FaceTime call history would be more than enough on it's own without the photos I would imagine. The photos themselves prove nothing above what the call history can prove. The risk with sending too much of one kind of evidence is that there have been stories of COs sending back evidence without looking at it because it's just too much....although I don't think your evidence comes even close to bring excessive enough to evoke that kind of response (one member on here submitted over 700 photos and had them all returned not looked at by the CO).

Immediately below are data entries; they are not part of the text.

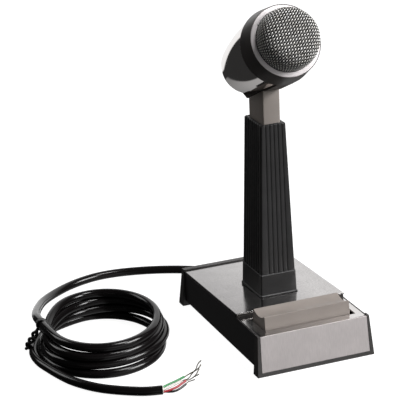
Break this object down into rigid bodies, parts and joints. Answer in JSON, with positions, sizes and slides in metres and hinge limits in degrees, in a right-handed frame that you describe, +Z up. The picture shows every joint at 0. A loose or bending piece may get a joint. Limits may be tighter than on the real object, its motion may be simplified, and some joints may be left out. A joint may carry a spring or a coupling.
{
  "type": "desk microphone",
  "caption": "Desk microphone: weighted base with a press-to-talk bar, tapered column, telescoping neck, tilted domed-grille head and a coiled cable with bare ends.",
  "frame": {"origin": "centre of the base's footprint, on the desk", "axes": "+Z up along the column, -Y towards the user, where the talk bar and grille face, +X to the right seen by the user's side of the front panel"},
  "size_m": [0.2435, 0.2467, 0.2721],
  "materials": {
    "black_shell": "semi-gloss near-black paint on die-cast metal",
    "steel": "zinc-plated sheet steel",
    "screws": "bright plated screw",
    "rubber": "matt black rubber",
    "speckled_plate": "light grey metal with a fine speckled texture, satin",
    "deck": "satin grey metal",
    "bezel": "dark grey moulding, satin",
    "front_panel": "satin brushed aluminium",
    "iron": "cast iron, dull",
    "talk_bar": "satin taupe-grey paint",
    "column": "very dark grey plastic, satin",
    "neck": "satin taupe-grey paint",
    "saddle": "dark grey-brown plastic, satin",
    "chrome": "bright chrome plate",
    "band": "dark grey-brown plastic, satin",
    "silver_ring": "light satin silver",
    "wire_mesh": "woven steel wire",
    "foam": "open black foam",
    "phenolic": "brown phenolic board",
    "copper": "enamelled copper winding",
    "brass": "brass",
    "nylon": "natural nylon",
    "switch_black": "moulded switch case",
    "diaphragm": "thin clear film",
    "cable": "glossy black PVC",
    "tie": "black plastic-coated twist tie",
    "wire_green": "green insulation",
    "wire_white": "white insulation",
    "wire_red": "red insulation",
    "wire_black": "black insulation"
  },
  "bodies": {
    "root": {"base_shell": "black_shell", "bottom_plate": "steel", "rubber_feet": "rubber", "bottom_screws": "screws", "top_plate": "speckled_plate", "switch_deck": "deck", "front_bezel": "bezel", "front_panel": "front_panel", "rear_bezel": "bezel", "rear_panel": "black_shell", "ballast_weight": "iron", "pivot_bracket": "steel", "hinge_pin": "screws", "return_spring": "screws", "switch_body": "switch_black", "switch_terminals": "brass", "transformer_core": "iron", "transformer_bobbin": "copper", "terminal_strip": "phenolic", "terminal_screws": "brass", "column_bracket": "steel", "guide_tube": "steel", "column_shell": "column", "column_screws": "screws", "column_bush": "column", "strain_relief": "rubber", "cable_clamp": "steel", "cable_lead": "cable", "cable_coil": "cable", "cable_tail": "cable", "coil_tie": "tie", "wire_green": "wire_green", "wire_white": "wire_white", "wire_red": "wire_red", "wire_black": "wire_black"},
    "head": {"neck_tube": "neck", "neck_shoe": "nylon", "friction_spring": "screws", "head_saddle": "saddle", "saddle_screws": "screws", "rear_shell": "chrome", "head_band": "band", "front_ring": "silver_ring", "grille": "wire_mesh", "wind_foam": "foam", "shock_ring": "rubber", "cartridge_body": "steel", "cartridge_cap": "steel", "diaphragm": "diaphragm", "magnet": "iron", "pole_cup": "steel"},
    "lever": {"ptt_lever": "steel"},
    "bar": {"ptt_bar": "talk_bar", "bar_screws": "screws"},
    "plunger": {"switch_plunger": "nylon"}
  },
  "joints": [
    {"name": "height_slide", "type": "slide", "parent": "root", "child": "head", "axis": [0, 0, 1], "range_m": [-0.012, 0.034]},
    {"name": "talk_press", "type": "hinge", "parent": "root", "child": "lever", "pos_m": [0, -0.014, 0.021], "axis": [1, 0, 0], "range_deg": [0, 3], "stiffness_Nm_per_rad": 0.8, "springref_deg": -5.73, "deforming": ["return_spring"]},
    {"name": "bar_lock", "type": "slide", "parent": "lever", "child": "bar", "axis": [1, 0, 0], "range_m": [0, 0.003]},
    {"name": "plunger_press", "type": "slide", "parent": "root", "child": "plunger", "axis": [0, 0, -1], "range_m": [0, 0.001]}
  ],
  "couplings": [
    {"joint": "plunger_press", "follows": "talk_press", "m_per_rad": 0.018}
  ]
}
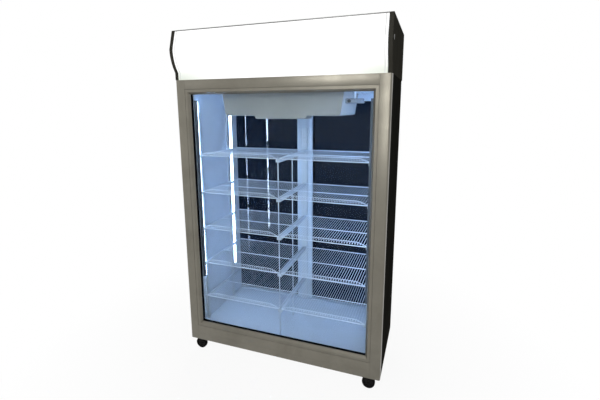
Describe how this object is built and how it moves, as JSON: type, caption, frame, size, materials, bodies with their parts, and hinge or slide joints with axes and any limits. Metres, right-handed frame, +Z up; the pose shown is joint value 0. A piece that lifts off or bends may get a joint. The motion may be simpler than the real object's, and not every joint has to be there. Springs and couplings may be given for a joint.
{
  "type": "upright glass display freezer",
  "caption": "Upright display freezer with a lit curved header, fixed glass front, wire shelves, rear glass doors and castors",
  "frame": {"origin": "on the floor, under the middle of the outer box", "axes": "+X to the right when facing the front glass, +Y from the front glass to the rear doors, +Z up"},
  "size_m": [1.25, 0.684, 2.058],
  "materials": {
    "frame_aluminium": "brushed",
    "clear_glass": "gloss",
    "black_panel": "satin",
    "liner_white": "satin",
    "foam": "matte",
    "galvanised_sheet": "satin",
    "door_aluminium": "satin",
    "sign_acrylic": "gloss",
    "lamp_glass": "gloss",
    "lid_metal": "satin",
    "black_plastic": "satin",
    "compressor_black": "gloss",
    "coil_fins": "satin",
    "motor_metal": "satin",
    "copper_tube": "satin",
    "grey_plastic": "satin",
    "upright_steel": "satin",
    "white_wire": "satin",
    "led_diffuser": "gloss",
    "seal_rubber": "matte",
    "hinge_steel": "satin",
    "fork_steel": "satin",
    "castor_rubber": "satin"
  },
  "bodies": {
    "cabinet": {"front_stile_left": "frame_aluminium", "front_stile_right": "frame_aluminium", "front_rail_top": "frame_aluminium", "front_rail_bottom": "frame_aluminium", "glazing_beads": "frame_aluminium", "front_glass": "clear_glass", "side_panel_left": "black_panel", "side_panel_right": "black_panel", "header_cap_left": "black_panel", "header_cap_right": "black_panel", "inner_liner": "liner_white", "evaporator_cover": "liner_white", "insulation": "foam", "base_pan": "galvanised_sheet", "top_deck": "galvanised_sheet", "sign_tray": "galvanised_sheet", "condenser_shroud": "galvanised_sheet", "rear_frame": "door_aluminium", "sign_panel": "sign_acrylic", "sign_lamps": "lamp_glass", "header_lid": "lid_metal", "rear_grille": "lid_metal", "electrical_box": "black_plastic", "compressor": "compressor_black", "condenser": "coil_fins", "evaporator_coil": "coil_fins", "condenser_motor": "motor_metal", "evaporator_motor": "motor_metal", "pipework": "copper_tube", "thermostat": "grey_plastic", "shelf_uprights": "upright_steel", "shelf_supports": "upright_steel", "shelf_level_1": "white_wire", "shelf_level_2": "white_wire", "shelf_level_3": "white_wire", "shelf_level_4": "white_wire", "shelf_level_5": "white_wire", "shelf_lips": "white_wire", "led_strips": "led_diffuser", "door_hinges": "hinge_steel", "castor_plates": "hinge_steel"},
    "door_left": {"door_left_frame": "door_aluminium", "door_left_glass": "clear_glass", "door_left_gasket": "seal_rubber", "door_left_handle": "black_plastic"},
    "door_right": {"door_right_frame": "door_aluminium", "door_right_glass": "clear_glass", "door_right_gasket": "seal_rubber", "door_right_handle": "black_plastic"},
    "switch_rocker": {"header_switch": "black_plastic"},
    "condenser_fan_wheel": {"condenser_fan": "black_plastic"},
    "evaporator_fan_wheel": {"evaporator_fan": "black_plastic"},
    "fork_front_left": {"castor_fork_front_left": "fork_steel"},
    "wheel_front_left": {"castor_wheel_front_left": "castor_rubber"},
    "fork_front_right": {"castor_fork_front_right": "fork_steel"},
    "wheel_front_right": {"castor_wheel_front_right": "castor_rubber"},
    "fork_rear_left": {"castor_fork_rear_left": "fork_steel"},
    "wheel_rear_left": {"castor_wheel_rear_left": "castor_rubber"},
    "fork_rear_right": {"castor_fork_rear_right": "fork_steel"},
    "wheel_rear_right": {"castor_wheel_rear_right": "castor_rubber"}
  },
  "joints": [
    {"name": "door_left_swing", "type": "hinge", "parent": "cabinet", "child": "door_left", "pos_m": [-0.61, 0.29, 0.96], "axis": [0, 0, 1], "range_deg": [0, 110]},
    {"name": "door_right_swing", "type": "hinge", "parent": "cabinet", "child": "door_right", "pos_m": [0.61, 0.29, 0.96], "axis": [0, 0, -1], "range_deg": [0, 110]},
    {"name": "switch_rock", "type": "hinge", "parent": "cabinet", "child": "switch_rocker", "pos_m": [0.6175, -0.268, 1.953], "axis": [0, 0, 1], "range_deg": [-7, 7]},
    {"name": "condenser_fan_spin", "type": "hinge", "parent": "cabinet", "child": "condenser_fan_wheel", "pos_m": [-0.24, 0.189, 1.892], "axis": [0, 1, 0], "continuous": true},
    {"name": "evaporator_fan_spin", "type": "hinge", "parent": "cabinet", "child": "evaporator_fan_wheel", "pos_m": [0, 0.008, 1.59], "axis": [0, 0, 1], "continuous": true},
    {"name": "castor_swivel_front_left", "type": "hinge", "parent": "cabinet", "child": "fork_front_left", "pos_m": [-0.57, -0.242, 0.088], "axis": [0, 0, 1], "continuous": true},
    {"name": "castor_roll_front_left", "type": "hinge", "parent": "fork_front_left", "child": "wheel_front_left", "pos_m": [-0.586, -0.242, 0.038], "axis": [0, 1, 0], "continuous": true},
    {"name": "castor_swivel_front_right", "type": "hinge", "parent": "cabinet", "child": "fork_front_right", "pos_m": [0.57, -0.242, 0.088], "axis": [0, 0, 1], "continuous": true},
    {"name": "castor_roll_front_right", "type": "hinge", "parent": "fork_front_right", "child": "wheel_front_right", "pos_m": [0.554, -0.242, 0.038], "axis": [0, 1, 0], "continuous": true},
    {"name": "castor_swivel_rear_left", "type": "hinge", "parent": "cabinet", "child": "fork_rear_left", "pos_m": [-0.57, 0.212, 0.088], "axis": [0, 0, 1], "continuous": true},
    {"name": "castor_roll_rear_left", "type": "hinge", "parent": "fork_rear_left", "child": "wheel_rear_left", "pos_m": [-0.586, 0.212, 0.038], "axis": [0, 1, 0], "continuous": true},
    {"name": "castor_swivel_rear_right", "type": "hinge", "parent": "cabinet", "child": "fork_rear_right", "pos_m": [0.57, 0.212, 0.088], "axis": [0, 0, 1], "continuous": true},
    {"name": "castor_roll_rear_right", "type": "hinge", "parent": "fork_rear_right", "child": "wheel_rear_right", "pos_m": [0.554, 0.212, 0.038], "axis": [0, 1, 0], "continuous": true}
  ]
}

Facebook screenshots are good, and the Facebook/us page is a good resource and one my husband and I used, although we didn't take many screenshots spanning our relationship - we took one of the first page that showed our mutual friends, our relationship status and joint likes, check ins etc. We then took one showing our engagement announcement and a few of wedding pics we posted that got likes and comments from friends. Facebook is a valuable tool, but it's also important to not rely on it too much since it's online media that is easily manipulated and evidence that online friends see you as a couple aren't really as strong as evidence that you are a couple in the real life context.

It sounds like your CO wants evidence that you have lived as a married couple for a period of time after marriage (and before marriage if possible, but with different cultures they are a little more lenient I think with pre-marriage cohabitation). You need proof that you at least began the process of building a life together - have you shared any household expenses? Rented a place together or brought a cat together? Do you have bills or letters from friends/family where the envelopes are addressed to the both of you? Do you have joint memberships to clubs where the same address is listed for the both of you?

You say that your wife had to leave to come to Australia so you were unable to live together, but did you provide any form of financial support to her while you were separated? Money transfers, joint bank accounts, wiring money etc.